Ce désespoir, ce combat, se traduit, d’un bout à l’autre de ce roman de la Folie, par une violence inouïe, que ce soit celle du soleil qui se fait un malin plaisir de cogner sur les naufragés de la route dont le cortège se traîne à travers une campagne luxuriante ; celle des bûcherons, noueux et charnus comme les racines que poussent les arbres centenaires dans leur combat acharné contre le sol rocheux, sortis de leur forêt natale pour mener à bout leur revanche ; celle des assassins espagnols qui y retrouvent la chaleur démente de leur foyer ; ou celle encore de la blanche Marthe, la plus touchante de toutes, qui s’agrippe à son fusil à canon scié comme à la paille qui l’empêche, pendant un temps, de sombrer dans le tourbillon qui l’emmènera loin, si loin, de celle qu’elle aime.

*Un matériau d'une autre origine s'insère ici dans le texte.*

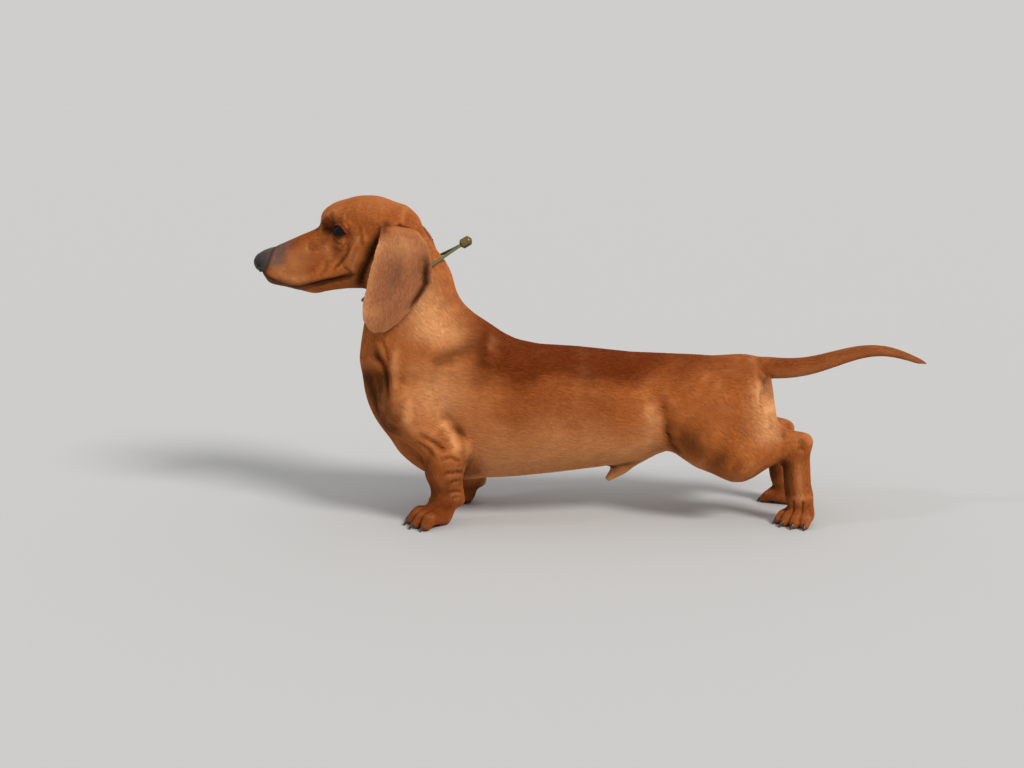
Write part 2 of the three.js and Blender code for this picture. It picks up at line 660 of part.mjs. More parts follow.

Cette violence qui mène la danse macabre de tous ces fous, elle guette partout, que ce soit dans le microcosme de la famille de la Vega où l’inceste fait des ennemies mortelles du père et du fils dans leur lutte pour l’amour de Carlotta, fille et sœur trop frêle pour faire le poids dans le monde déjanté où elle est forcée d’évoluer, que ce soit dans le macrocosme des sociétés de l’Europe après-guerre où les mouvements terroristes s’apprêtent à faire exploser la suffisance et la fatuité héritées d’un bien-être matériel trop facile.
Au milieu de tout ça, Fuchs a placé un couple, classique, formé par Joseph, garde du corps, et Carlotta, fille d’un phalangiste trafiquant d’armes. Celui-ci cherche sa place au seuil d’un monde où il a perdu, après la mort de Franco, ses amarres jusqu’à ce qu’une mer houleuse le fasse échouer en face de la gare de Strasbourg où il devient l’auteur et le témoin impuissant du plus grand coup de violence imaginable, à la hauteur de ceux que racontent les mythes grecs. Pendant que De la Vega se dresse devant le malheur, debout et pâle, le lecteur se rend compte qu’il assiste à l’effondrement de celui qui est arrivé au but de sa vie, et dont les quelques années qui lui restent seront désormais vouées à voir finalement arriver les Érinyes, ces oiseux de malheur, qu’on imagine perchées sur les arcs-boutants et sur les gargouilles de la cathédrale de Strasbourg qu’elle souillent de leurs défections, impatientes de foncer sur leur proie dont elles flairent la peur qui délicieusement monte le long de leurs narines.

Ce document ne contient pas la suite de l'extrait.